Id. at 466. However, the case
did not present that set of facts (the Court did not rule on it in any event), and nothing in
the record suggests that any such steps occurred here. Moreover, Connick v. Myers,
461
U.S. 138, 154 (1983), subsequently clarified that the First Amendment Speech Clause
provides a cause of action for retaliation claims only when a public employee speaks on
matters of public concern. See also Borough of Duryea v. Guarnieri,
564 U.S. 379
(2011) (applying the public concern requirement to causes of action under the
Amendment’s Petition Clause).
The District Court also grounded its conclusion in Labov v. Lalley,
809 F.2d 220
(3d Cir. 1987), in which we held that the First Amendment protects the right of a public
employee to organize an association for the purposes of collective bargaining. We later
clarified that Labov held “only that efforts of public employees to associate together for
the purpose of collective bargaining involve associational interests which the First
Amendment protects from hostile state action.” Sanguigni v. Pittsburgh Bd. of Pub.
Educ.,
968 F.2d 393, 400 (3d Cir. 1992) (internal quotations omitted). Neither Smith nor
Labov establish whether, and to what extent, the First Amendment’s right to expressive
association provides a cause of action for a union member in an employment dispute who
claims retaliation based on his passive membership in a union whose representatives
oppose internal policies.
9
In Sanguigni, we emphasized Labov “d[id] not make clear” whether Connick’s
public concern requirement for public employee speech applies in associational cases.
Id.
We recognized that, in the years since we decided Labov, our Court had not settled the
question of whether a public employee must demonstrate that the union representative’s
advocacy raises a matter of public concern in bringing a claim for expressive association.

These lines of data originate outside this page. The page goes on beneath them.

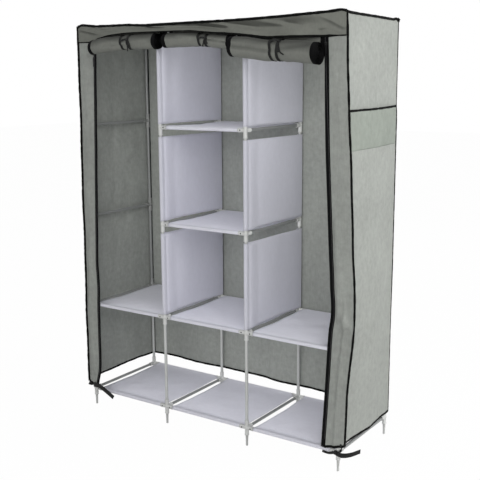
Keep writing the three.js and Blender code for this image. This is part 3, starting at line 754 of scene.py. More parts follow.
def has_shelf_tubes(level):
    """The bottom, second and top levels run through all three columns."""
    return level in (0, 1, LEVEL_COUNT - 1)


def width_arms(index, level):
    """Which ways a post's connector reaches along the width: -1 to the left, 1 to the right."""
    if index in (0, 3):
        return [1 if index == 0 else -1] if has_shelf_tubes(level) else []
    return [-1, 1] if has_shelf_tubes(level) else [1 if index == 1 else -1]


def in_shade(label, level):
    """The left back post above its lowest connector takes the darker paint and plastic: painted shade for
    the cover's dark corner.
    """
    return label == "left_back" and level > 0


def side_frame(index):
    """Two posts of four tubes each, five depth tubes, their connectors, a rail connector and feet."""
    x = POSTS[index]
    stands_for = [f"side_frame_{SIDES[index]}"]
    for row, y in (("front", -HALF_DEPTH), ("back", HALF_DEPTH)):
        label = f"{SIDES[index]}_{row}"
        inward = -math.copysign(1, y)
        build(f"foot_{label}", [lathe((x, y, 0), (0, 0, 1), FOOT_PROFILE, 20)], [FOOT_PLASTIC],
              replaces=stands_for)
        for level, z in enumerate(LEVELS):
            arms = [(side, 0, 0) for side in width_arms(index, level)]
            buttons = [(arm, (0, -inward, 0)) for arm in arms]
            arms += [(0, inward, 0), (0, 0, -1)]
            shade = in_shade(label, level)
            if level < LEVEL_COUNT - 1:
                arms.append((0, 0, 1))
                tube(f"post_{label}_{level + 1}", (x, y, z + SOCKET_FLOOR),
                     (x, y, z + LEVEL_PITCH - SOCKET_FLOOR), stands_for, TUBE_PAINTED_SHADE if shade else PAINT)
            connector(f"connector_{label}_{level + 1}", (x, y, z), arms, buttons, stands_for,
                      SHADED_PLASTIC if shade else PLASTIC)
    for level, z in enumerate(LEVELS):
        reach = HALF_DEPTH - SOCKET_FLOOR
        # Each depth tube takes the darker paint: painted shade, as the front light only grazes it
        tube(f"depth_tube_{SIDES[index]}_{level + 1}", (x, -reach, z), (x, reach, z), stands_for,
             TUBE_PAINTED_SHADE)
    rail_side = 1 if index in (0, 2) else -1
    connector(f"rail_connector_{SIDES[index]}", (x, 0, LEVELS[-1]), [(rail_side, 0, 0)], [], stands_for)


def width_tubes():
    """The tubes along the width, front and back, and the two hanging rails."""
    inset = SOCKET_FLOOR + TUBE_END_GAP
    for column, name in enumerate(COLUMNS):
        left, right = POSTS[column] + inset, POSTS[column + 1] - inset
        for level, z in enumerate(LEVELS):
            if column != 1 and not has_shelf_tubes(level):
                continue
            for row, y in (("front", -HALF_DEPTH), ("back", HALF_DEPTH)):
                tube(f"{row}_{name}_tube_{level + 1}", (left, y, z), (right, y, z),
                     [f"{row}_tube_{name}_{level + 1}"])
        if column != 1:
            z = LEVELS[-1]
            tube(f"{name}_hanging_rail", (left, 0, z), (right, 0, z), [f"hanging_rail_{name}"])


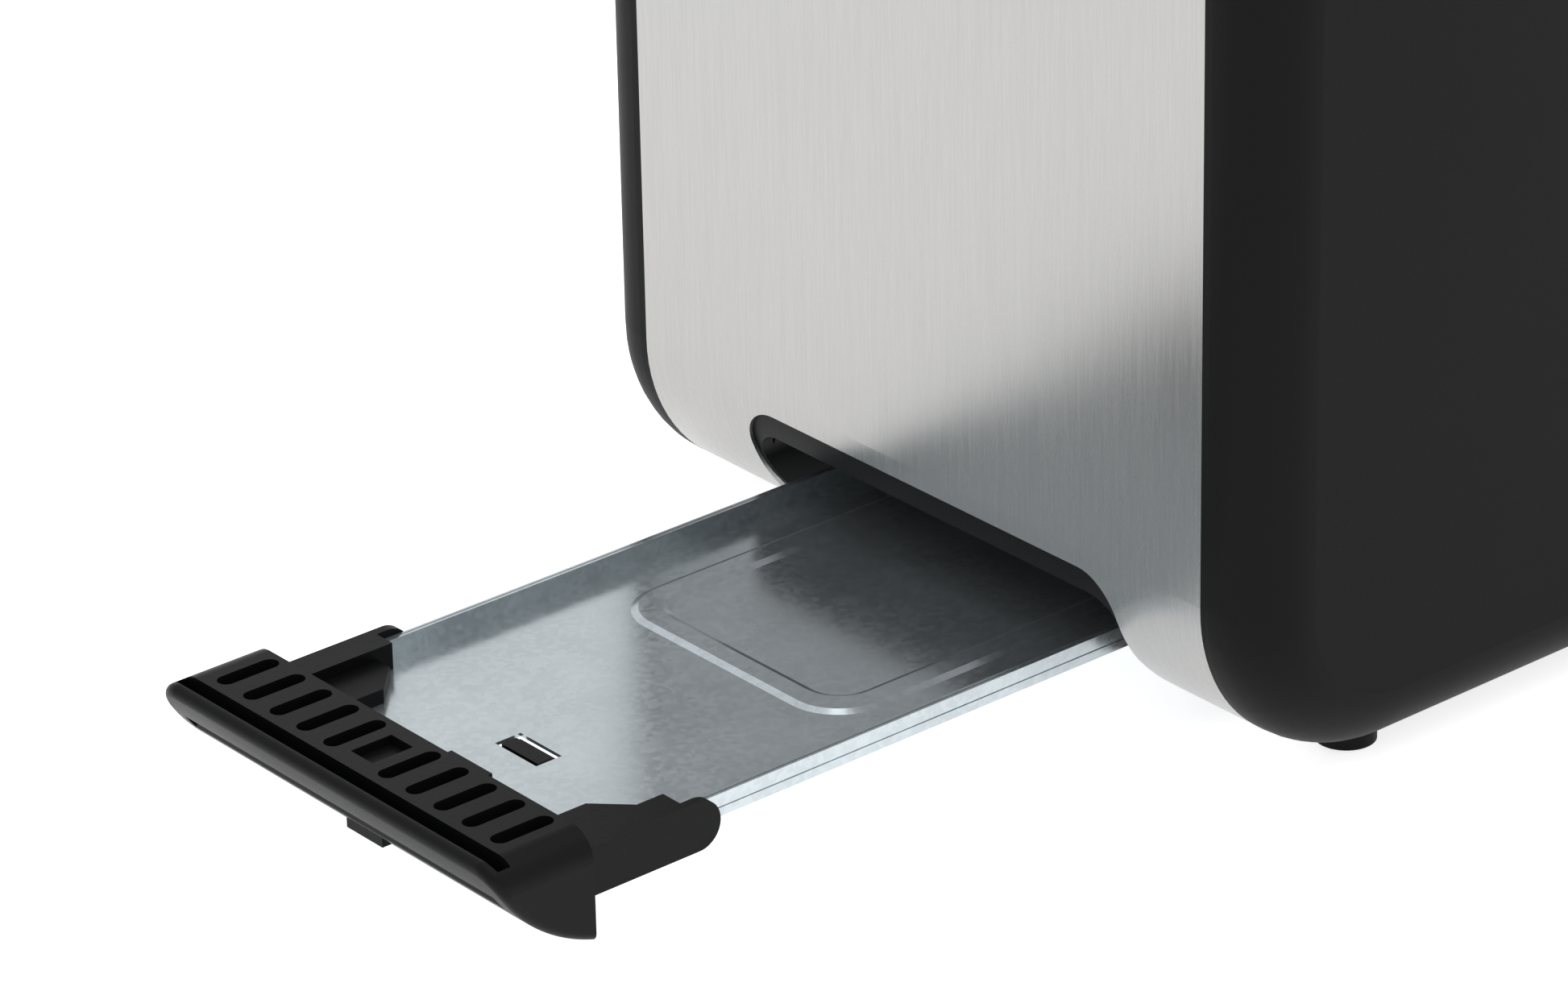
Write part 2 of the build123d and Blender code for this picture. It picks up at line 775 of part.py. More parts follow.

Id. We reserved judgment on whether the public concern requirement applies to
association claims when those claims do not allege retaliation for the member’s speech.
Id.
Our sister Circuits are split on whether an employee must demonstrate that the
protected activity relates to a matter of public concern to trigger First Amendment
associational rights and consequent protections against retaliation. See Cobb v. Pozzi,
363 F.3d 89, 107 (2d Cir. 2004) (“In sum, Connick ’s reliance on freedom of association
cases and the Supreme Court’s warning against the stratification of First Amendment
freedoms convince us that a public employee bringing a freedom of association claim
must demonstrate that the association or associational activity at issue touches on a
matter of public concern.”); Klug v. Chi. Sch. Reform Bd. of Trs.,
197 F.3d 853, 857 (7th
Cir. 1999) (“[A] public employee is protected from adverse employment consequences
based on the exercise of the right to freedom of association only when the associational
conduct relates to a matter of public concern.”); Edwards v. City of Goldsboro,
178 F.3d
231, 249–50 (4th Cir. 1999) (applying public concern requirement after concluding that
“the limitations on a public employee's right to associate are ‘closely analogous' to the
limitations on his right to speak”); Boals v. Gray,
775 F.2d 686, 692 (6th Cir. 1985) (“We
10
perceive no logical reason for differentiating between speech and association in applying
Connick to first amendment claims, and hold that it is so applicable.”); Martin v. City of
Del. City,
179 F.3d 882, 888 (10th Cir. 1999) (“This court has applied the[ ] principles
from Connick v. Myers . . . in deciding First Amendment claims [for] violations of [the
public employee’s] right to freedom of speech, freedom of association, and to petition for
redress of grievances.”); but see Boddie v. City of Columbus,
989 F.2d 745, 747 (5th Cir.
1993) (holding that a plaintiff asserting a First Amendment freedom-of-association claim
need not show that his or her purely associational activity touched upon a matter of
public concern); Hatcher v. Bd. of Pub. Educ. & Orphanage,
809 F.2d 1546, 1558 (11th
Cir. 1987) (holding that a principal who based a claim on her association with protesting
parents was not required to demonstrate her association implicated a matter of public
concern).
We accordingly find no consensus of authority that leveraging a claim against a
specific union member facing good faith disciplinary action in an effort to settle internal
police affairs implicates a clearly established constitutional right. What the Deputy
Commissioner attempted to resolve by tethering Rossiter’s case to resolution of union
opposition to the Disciplinary Code may not be Hoyle, but it was not established as
unconstitutional when it occurred. Therefore, Ramsey and the Department are entitled to
qualified immunity, and we reverse the decision of the District Court and remand this
case for it to enter judgment in their favor.